A physical manifestation of the negative atmosphere Kluczewska describes is the increase over the last months in the number of ‘patriotic’ civilian groupswho organise patrols on the border to detain migrants that they come across in the forests.
“When we find migrants, we apprehend them and then inform the Border Guard about their location,” Piotr from the Hajnowka Rifle Unit Association tells BIRN in an interview.
“Our firm voices and posture generate respect,” he says in explanation of why the migrants accept being detained by civilians like him on patrol.
As visible in the online videos these groups post on their social media channels, the patrolling men wear military-style clothes, are well built and carry sophisticated gear such as night-vision binoculars. For migrants coming from another continent, they could easily pass for members of the regular army, something which Piotr acknowledges.

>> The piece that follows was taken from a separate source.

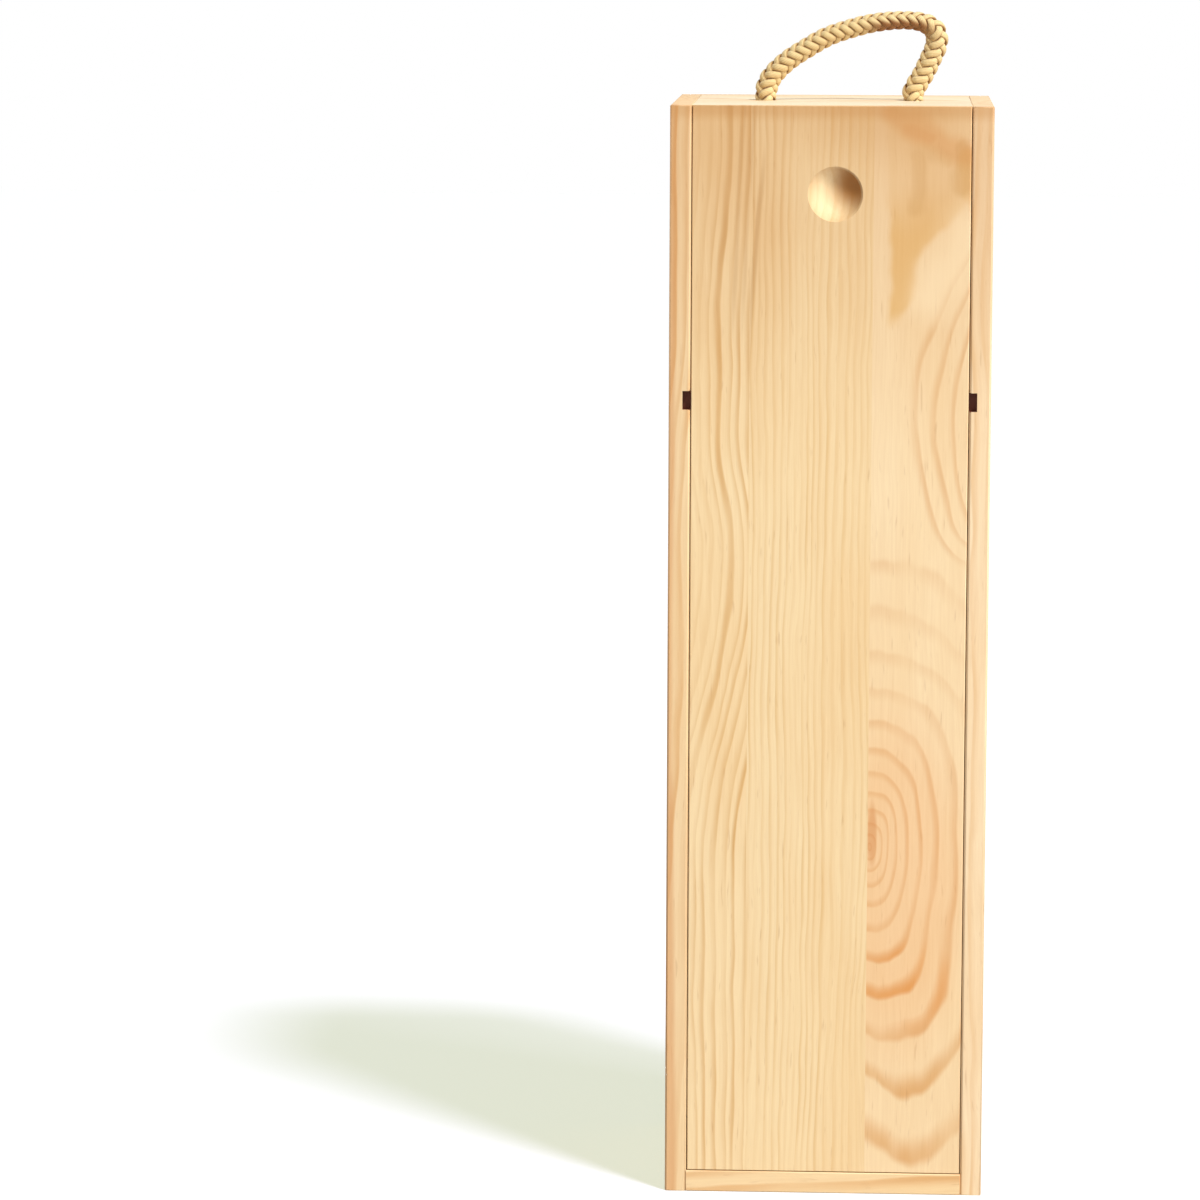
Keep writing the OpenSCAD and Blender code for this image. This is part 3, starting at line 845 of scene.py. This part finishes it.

The Border Guard has declared they do not need the help of these “citizen patrols” and that they have no contact with them. Yet despite the official statements, members of the patrols say the border guards do sometimes ask for their help. “If they know we are in the area, it has happened that the border guards have asked for our help to locate migrants,” Piotr says, adding that the patrols are very careful “not to interfere with the competencies of the authorities”.
He adds that the men on patrol do their best to keep their physical distance from both the migrants and the activists trying to help them.
So far, no major incidents of violence between the patrols and the migrants have been reported. But with the number of these patrols on the rise, new volunteers coming from as far away as Warsaw to take part in them and the number of attempted illegal crossings also high, the risk of a direct confrontation is surely mounting.